My father was a consumate seaman and taught me a huge amount about boats, boat handling and seamanship. It broke his heart when this boat was destroyed when someone took it out in his absence because someone else had decided to go sailing in borderline weather and then needed rescuing. What the party who launched Buffalo Bill did not know was that there were two fuel switches, one isolated the main tank, the other the pump and filter system, unless both were ON the engine had only the fuel in the filters and lines - enough to get her to the casualty as it happened, and into danger herself. She was smashed to pieces on the breakwater which can be seen behind the tug. My father got to the launching place in time to watch his boat destroyed.

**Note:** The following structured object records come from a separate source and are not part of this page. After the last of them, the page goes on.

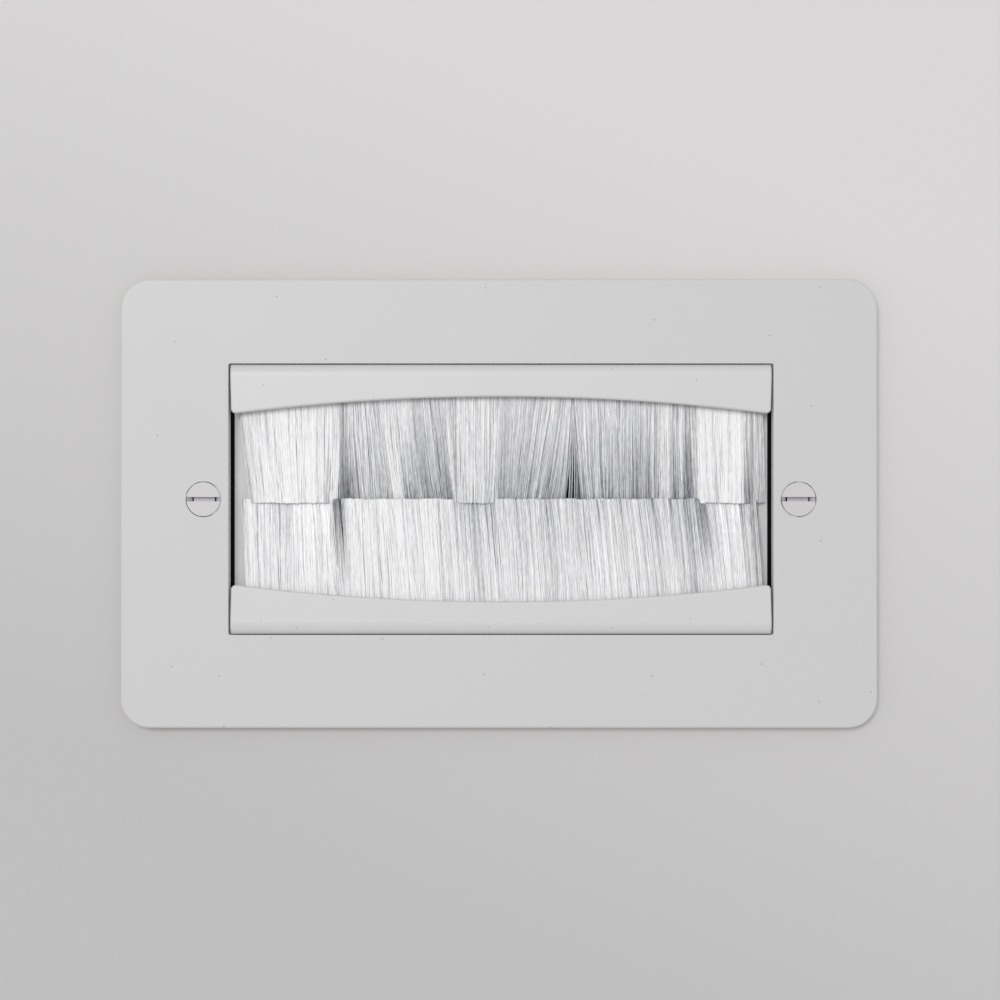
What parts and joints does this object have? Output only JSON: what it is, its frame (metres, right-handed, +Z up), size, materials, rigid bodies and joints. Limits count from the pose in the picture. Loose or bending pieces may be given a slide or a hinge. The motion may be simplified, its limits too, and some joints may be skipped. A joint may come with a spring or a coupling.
{
  "type": "double brush wall plate",
  "caption": "Wall plate whose moulded frame holds an upper and a lower strip brush, so that cables pass out of the wall box between their bristles.",
  "frame": {"origin": "on the wall plane, midway between the two fixing screws", "axes": "+X right along the wall, +Z up, +Y into the wall, so the front faces -Y"},
  "size_m": [0.1536, 0.0253, 0.091],
  "materials": {
    "coated_steel": "satin powder coat",
    "frame_plastic": "moulded, fine satin",
    "bristle_nylon": "fine translucent filament",
    "channel_steel": "galvanised strip",
    "wire_steel": "drawn wire",
    "clamp_plastic": "moulded",
    "screw_finish": "satin, matched to the plate",
    "zinc_steel": "bright zinc plate",
    "retainer_nylon": "natural nylon",
    "terminal_brass": "machined"
  },
  "bodies": {
    "root": {"face_plate": "coated_steel", "brush_frame": "frame_plastic", "upper_bristles": "bristle_nylon", "lower_bristles": "bristle_nylon", "upper_strip_channel": "channel_steel", "lower_strip_channel": "channel_steel", "upper_core_wire": "wire_steel", "lower_core_wire": "wire_steel", "upper_strip_clamp": "clamp_plastic", "lower_strip_clamp": "clamp_plastic", "clamp_screws": "zinc_steel", "stud_washers": "zinc_steel", "stud_nuts": "zinc_steel", "fixing_screws": "screw_finish", "screw_retainers": "retainer_nylon", "earth_terminal": "terminal_brass", "earth_screw": "zinc_steel"}
  },
  "joints": []
}
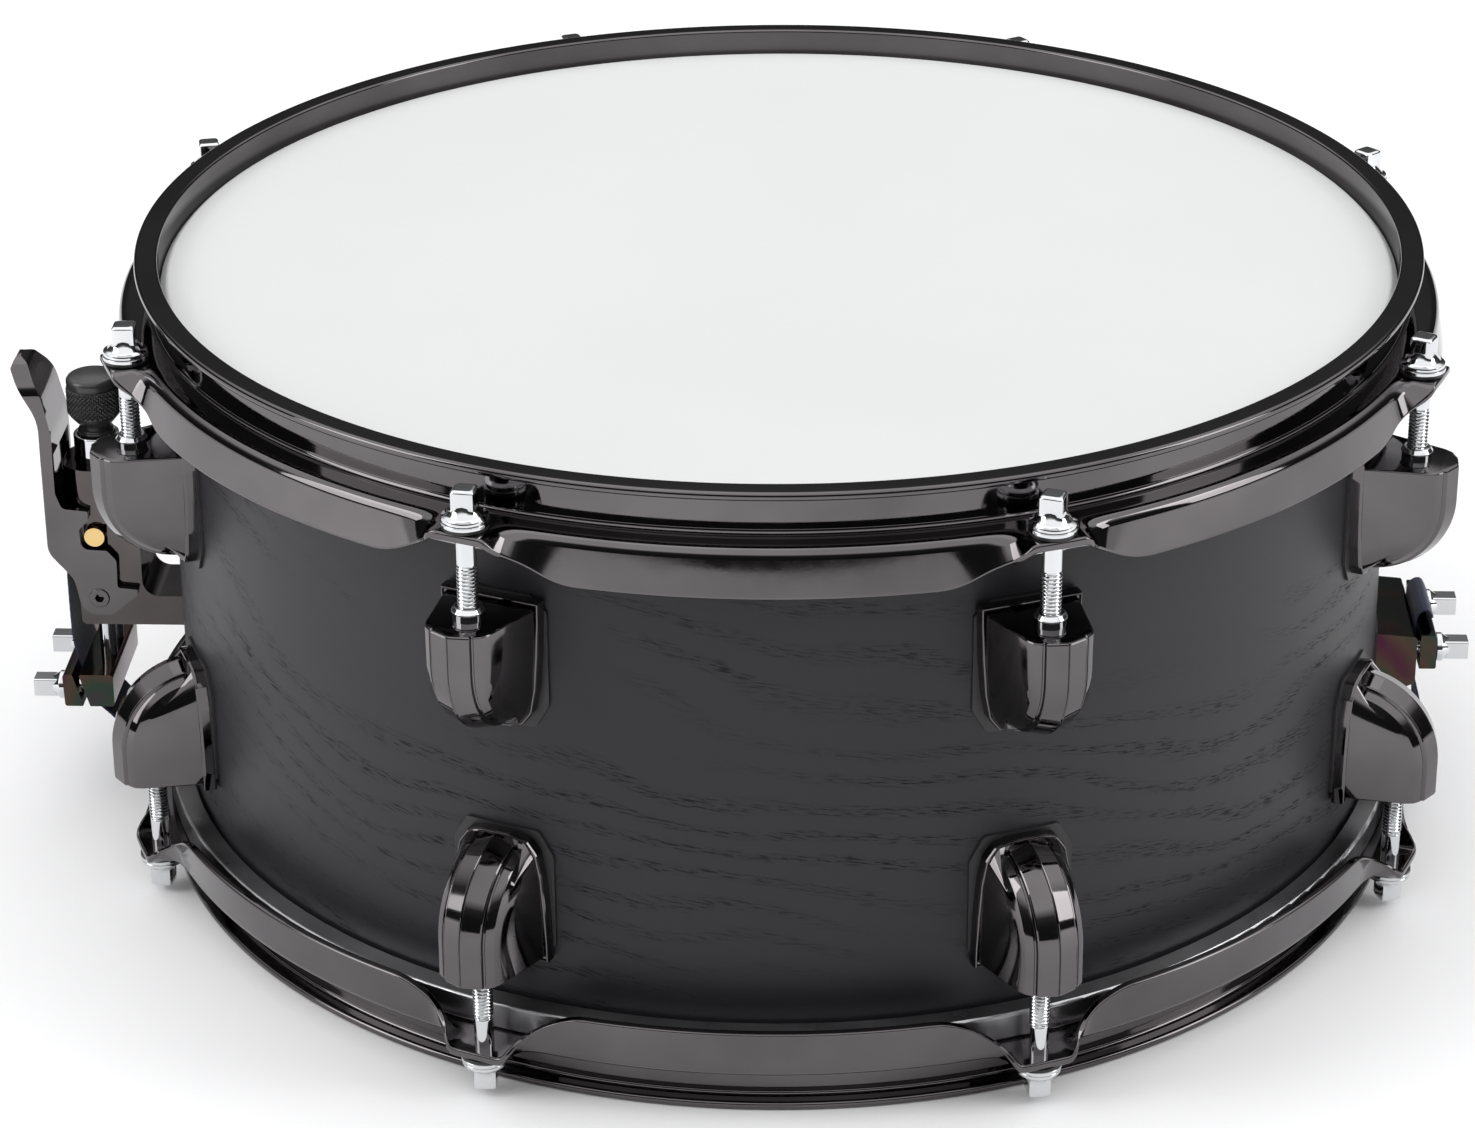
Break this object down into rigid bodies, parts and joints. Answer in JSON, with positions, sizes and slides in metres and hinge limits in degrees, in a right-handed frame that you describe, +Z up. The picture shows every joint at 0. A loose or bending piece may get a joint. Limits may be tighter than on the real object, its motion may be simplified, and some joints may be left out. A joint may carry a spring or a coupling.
{
  "type": "snare drum",
  "caption": "Snare drum with a black shell, sheet-metal hoops, lugs with square-head tension rods, a lever throw-off and snare wires under the lower head.",
  "frame": {"origin": "on the drum's axis, in the plane of the bottom hoop's lip, where the drum rests", "axes": "+Z up along the drum axis towards the batter head, +X towards the butt end, -X towards the throw-off"},
  "size_m": [0.4302, 0.3828, 0.1802],
  "materials": {
    "shell_finish": "matt black stain with faint grain",
    "black_nickel": "black nickel plating, polished",
    "coated_film": "white coated film",
    "clear_film": "thin clear film",
    "flesh_hoop": "rolled aluminium",
    "chrome": "polished chrome",
    "black_plastic": "black nylon and gasket",
    "black_metal": "black plated, knurled",
    "brass_pin": "turned brass",
    "plain_steel": "plain steel",
    "ribbon_fabric": "blue-black ribbed ribbon"
  },
  "bodies": {
    "root": {"batter_head_film": "coated_film", "batter_head_ring": "flesh_hoop", "bottom_hoop": "black_nickel", "bottom_lugs": "black_nickel", "bracket_screws": "plain_steel", "butt_block": "black_nickel", "butt_clamp_plate": "black_nickel", "butt_clamp_screws": "chrome", "butt_gasket": "black_plastic", "butt_ribbon": "ribbon_fabric", "lug_gaskets": "black_plastic", "lug_inserts": "chrome", "lug_screw_washers": "plain_steel", "lug_screws": "plain_steel", "nylon_washers": "black_plastic", "rod_washers": "chrome", "shell": "shell_finish", "snare_head_film": "clear_film", "snare_head_ring": "flesh_hoop", "strainer_base": "black_nickel", "strainer_gasket": "black_plastic", "strainer_pivot_screws": "black_nickel", "top_hoop": "black_nickel", "top_lugs": "black_nickel", "vent_eyelet": "black_nickel", "vent_ring": "black_nickel"},
    "lever": {"strainer_lever": "black_nickel"},
    "slider": {"strainer_slider": "black_nickel", "strainer_cross_pin": "brass_pin", "strainer_sleeve": "chrome"},
    "knob": {"strainer_knob": "black_metal"},
    "carriage": {"strainer_clamp_block": "black_nickel", "strainer_clamp_plate": "black_nickel", "strainer_clamp_screws": "chrome", "strainer_guide_rods": "chrome"},
    "snares": {"snare_wires": "plain_steel", "snare_end_plates": "plain_steel", "strainer_ribbon": "ribbon_fabric"},
    "top_rod_1": {"top_tension_rod_1": "chrome"},
    "bottom_rod_1": {"bottom_tension_rod_1": "chrome"},
    "top_rod_2": {"top_tension_rod_2": "chrome"},
    "bottom_rod_2": {"bottom_tension_rod_2": "chrome"},
    "top_rod_3": {"top_tension_rod_3": "chrome"},
    "bottom_rod_3": {"bottom_tension_rod_3": "chrome"},
    "top_rod_4": {"top_tension_rod_4": "chrome"},
    "bottom_rod_4": {"bottom_tension_rod_4": "chrome"},
    "top_rod_5": {"top_tension_rod_5": "chrome"},
    "bottom_rod_5": {"bottom_tension_rod_5": "chrome"},
    "top_rod_6": {"top_tension_rod_6": "chrome"},
    "bottom_rod_6": {"bottom_tension_rod_6": "chrome"},
    "top_rod_7": {"top_tension_rod_7": "chrome"},
    "bottom_rod_7": {"bottom_tension_rod_7": "chrome"},
    "top_rod_8": {"top_tension_rod_8": "chrome"},
    "bottom_rod_8": {"bottom_tension_rod_8": "chrome"}
  },
  "joints": [
    {"name": "throw_off_lever", "type": "hinge", "parent": "root", "child": "lever", "pos_m": [-0.2031, 0, 0.0641], "axis": [0, -1, 0], "range_deg": [0, 70]},
    {"name": "slider_drop", "type": "slide", "parent": "root", "child": "slider", "axis": [0, 0, -1], "range_m": [0, 0.0046]},
    {"name": "tension_knob", "type": "hinge", "parent": "slider", "child": "knob", "pos_m": [-0.2031, 0, 0.12], "axis": [0, 0, 1], "range_deg": [0, 720.5]},
    {"name": "clamp_drop", "type": "slide", "parent": "slider", "child": "carriage", "axis": [0, 0, -1], "range_m": [0, 0.0014]},
    {"name": "snare_swing", "type": "hinge", "parent": "root", "child": "snares", "pos_m": [0.157, 0, 0.0062], "axis": [0, -1, 0], "range_deg": [0, 0.72]},
    {"name": "top_rod_1_turn", "type": "hinge", "parent": "root", "child": "top_rod_1", "pos_m": [0.17738, 0.07347, 0.1672], "axis": [0, 0, 1], "continuous": true},
    {"name": "bottom_rod_1_turn", "type": "hinge", "parent": "root", "child": "bottom_rod_1", "pos_m": [0.17738, 0.07347, 0.013], "axis": [0, 0, 1], "continuous": true},
    {"name": "top_rod_2_turn", "type": "hinge", "parent": "root", "child": "top_rod_2", "pos_m": [0.07347, 0.17738, 0.1672], "axis": [0, 0, 1], "continuous": true},
    {"name": "bottom_rod_2_turn", "type": "hinge", "parent": "root", "child": "bottom_rod_2", "pos_m": [0.07347, 0.17738, 0.013], "axis": [0, 0, 1], "continuous": true},
    {"name": "top_rod_3_turn", "type": "hinge", "parent": "root", "child": "top_rod_3", "pos_m": [-0.07347, 0.17738, 0.1672], "axis": [0, 0, 1], "continuous": true},
    {"name": "bottom_rod_3_turn", "type": "hinge", "parent": "root", "child": "bottom_rod_3", "pos_m": [-0.07347, 0.17738, 0.013], "axis": [0, 0, 1], "continuous": true},
    {"name": "top_rod_4_turn", "type": "hinge", "parent": "root", "child": "top_rod_4", "pos_m": [-0.17738, 0.07347, 0.1672], "axis": [0, 0, 1], "continuous": true},
    {"name": "bottom_rod_4_turn", "type": "hinge", "parent": "root", "child": "bottom_rod_4", "pos_m": [-0.17738, 0.07347, 0.013], "axis": [0, 0, 1], "continuous": true},
    {"name": "top_rod_5_turn", "type": "hinge", "parent": "root", "child": "top_rod_5", "pos_m": [-0.17738, -0.07347, 0.1672], "axis": [0, 0, 1], "continuous": true},
    {"name": "bottom_rod_5_turn", "type": "hinge", "parent": "root", "child": "bottom_rod_5", "pos_m": [-0.17738, -0.07347, 0.013], "axis": [0, 0, 1], "continuous": true},
    {"name": "top_rod_6_turn", "type": "hinge", "parent": "root", "child": "top_rod_6", "pos_m": [-0.07347, -0.17738, 0.1672], "axis": [0, 0, 1], "continuous": true},
    {"name": "bottom_rod_6_turn", "type": "hinge", "parent": "root", "child": "bottom_rod_6", "pos_m": [-0.07347, -0.17738, 0.013], "axis": [0, 0, 1], "continuous": true},
    {"name": "top_rod_7_turn", "type": "hinge", "parent": "root", "child": "top_rod_7", "pos_m": [0.07347, -0.17738, 0.1672], "axis": [0, 0, 1], "continuous": true},
    {"name": "bottom_rod_7_turn", "type": "hinge", "parent": "root", "child": "bottom_rod_7", "pos_m": [0.07347, -0.17738, 0.013], "axis": [0, 0, 1], "continuous": true},
    {"name": "top_rod_8_turn", "type": "hinge", "parent": "root", "child": "top_rod_8", "pos_m": [0.17738, -0.07347, 0.1672], "axis": [0, 0, 1], "continuous": true},
    {"name": "bottom_rod_8_turn", "type": "hinge", "parent": "root", "child": "bottom_rod_8", "pos_m": [0.17738, -0.07347, 0.013], "axis": [0, 0, 1], "continuous": true}
  ],
  "couplings": [
    {"joint": "slider_drop", "follows": "throw_off_lever", "m_per_rad": 0.0037324},
    {"joint": "snare_swing", "follows": "throw_off_lever", "ratio": 0.01},
    {"joint": "tension_knob", "follows": "clamp_drop", "rad_per_m": 8976}
  ]
}
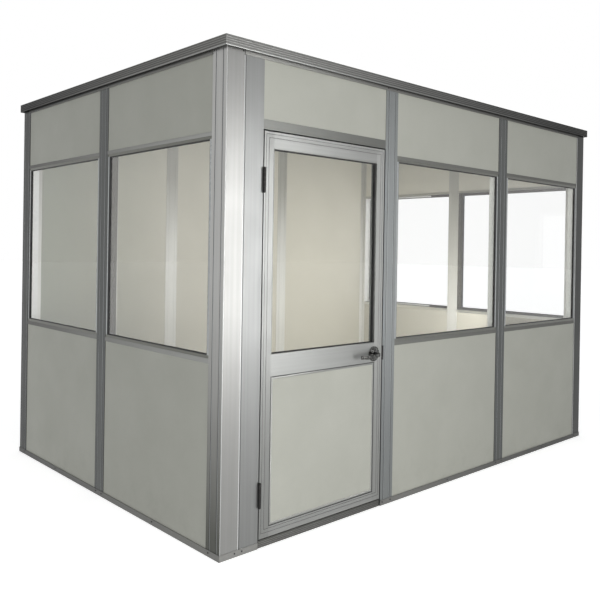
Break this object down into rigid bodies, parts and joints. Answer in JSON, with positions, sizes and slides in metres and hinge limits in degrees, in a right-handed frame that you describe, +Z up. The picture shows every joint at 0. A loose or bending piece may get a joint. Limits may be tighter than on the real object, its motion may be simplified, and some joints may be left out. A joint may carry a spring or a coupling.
{
  "type": "modular in-plant office",
  "caption": "Prefabricated panel office in an aluminium post frame, with a glazed swing door, windows on three sides and a ribbed roof deck.",
  "frame": {"origin": "on the floor, at the middle of the walls' footprint", "axes": "+X along the front wall from the door to the far end, +Y from the front wall to the back wall, +Z up"},
  "size_m": [3.697, 2.5185, 2.513],
  "materials": {
    "satin_aluminium": "satin anodised extrusion",
    "door_aluminium": "satin anodised extrusion, a little lighter",
    "wall_panel": "vinyl-faced board, light warm grey",
    "door_panel": "vinyl-faced board, light warm grey",
    "clear_glass": "clear float glass",
    "black_gasket": "black glazing rubber",
    "dark_steel": "dark bronze finish",
    "satin_nickel": "satin nickel plating",
    "deck_steel": "galvanised sheet"
  },
  "bodies": {
    "office": {"back_wall_panels": "wall_panel", "back_wall_posts": "satin_aluminium", "base_track_back": "satin_aluminium", "base_track_front": "satin_aluminium", "base_track_left": "satin_aluminium", "base_track_right": "satin_aluminium", "corner_post_back_left": "satin_aluminium", "corner_post_back_right": "satin_aluminium", "corner_post_front_left": "satin_aluminium", "corner_post_front_right": "satin_aluminium", "cornice_back": "satin_aluminium", "cornice_front": "satin_aluminium", "cornice_left": "satin_aluminium", "cornice_right": "satin_aluminium", "door_head": "satin_aluminium", "door_hinge_jamb": "satin_aluminium", "door_latch_jamb": "satin_aluminium", "door_threshold": "satin_aluminium", "door_transom_panel": "wall_panel", "frame_hinge_leaves": "dark_steel", "front_glazing_stops": "satin_aluminium", "front_post": "satin_aluminium", "front_wall_panels": "wall_panel", "front_window_frames": "satin_aluminium", "front_window_glass": "clear_glass", "latch_post": "satin_aluminium", "left_glazing_stops": "satin_aluminium", "left_wall_panels": "wall_panel", "left_wall_post": "satin_aluminium", "left_window_frames": "satin_aluminium", "left_window_glass": "clear_glass", "right_glazing_stops": "satin_aluminium", "right_wall_panels": "wall_panel", "right_wall_post": "satin_aluminium", "right_window_frames": "satin_aluminium", "right_window_glass": "clear_glass", "roof_deck": "deck_steel", "strike_plate": "dark_steel", "top_track_back": "satin_aluminium", "top_track_front": "satin_aluminium", "top_track_left": "satin_aluminium", "top_track_right": "satin_aluminium"},
    "door": {"door_stiles": "door_aluminium", "door_rails": "door_aluminium", "door_lower_panel": "door_panel", "door_glass": "clear_glass", "door_glass_gaskets": "black_gasket", "door_hinge_leaves": "dark_steel", "door_lock": "satin_nickel"},
    "lever": {"door_lever": "satin_nickel"}
  },
  "joints": [
    {"name": "door_swing", "type": "hinge", "parent": "office", "child": "door", "pos_m": [-1.59, -1.227, 1.067], "axis": [0, 0, -1], "range_deg": [0, 165]},
    {"name": "lever_turn", "type": "hinge", "parent": "door", "child": "lever", "pos_m": [-0.7405, -1.197, 0.902], "axis": [0, -1, 0], "range_deg": [0, 45], "stiffness_Nm_per_rad": 1.2, "springref_deg": -20.05}
  ]
}
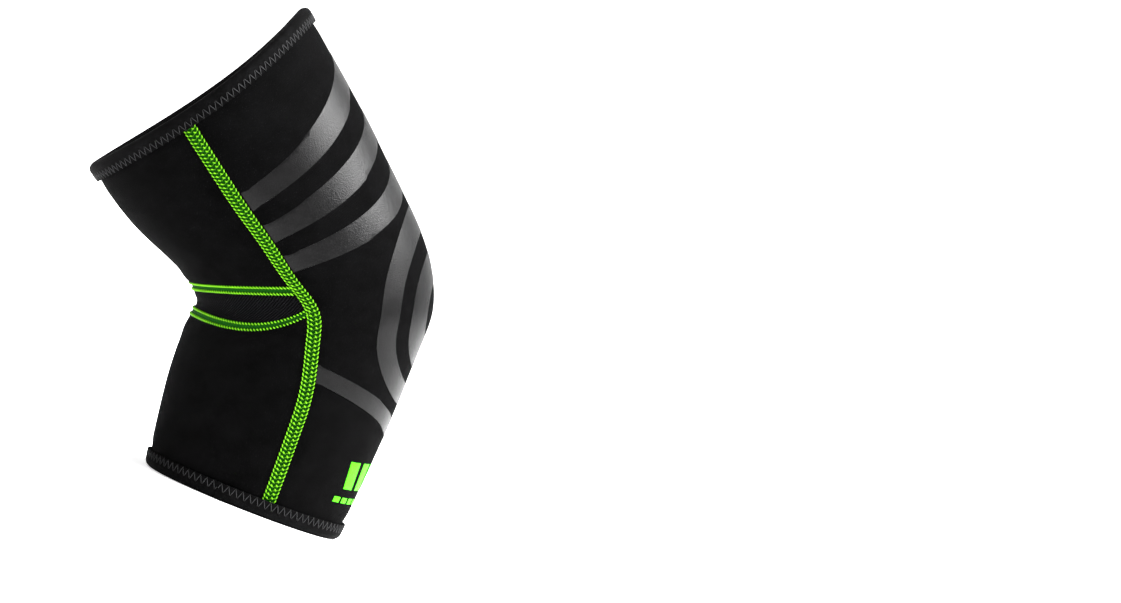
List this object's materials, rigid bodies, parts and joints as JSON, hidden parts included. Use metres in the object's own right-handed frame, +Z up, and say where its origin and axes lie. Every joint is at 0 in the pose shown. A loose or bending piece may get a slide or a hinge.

The design itself was simple, these boats were designed to be mass produced for the wartime navy and they were built with a rigid keel, on the same dimensions as a Montague Whaler, but, instead of the rounded bilge of the Montague, they had a hard chine shape. It was easier and cheaper to make. The engine was a simple four cylinder petrol unit, in this case an Austin, driving through a simple gear box operated by a lever, forward ahead, back for astern. Effective, seaworthy and all weather capable. On several occasions I saw my father, or was with him, when he took this boat in through breaking surf to retrieve someone and their boat from a beach or a rock lined gully.

It is how I choose to remember him, standing proud in the sternsheets of his pride and joy.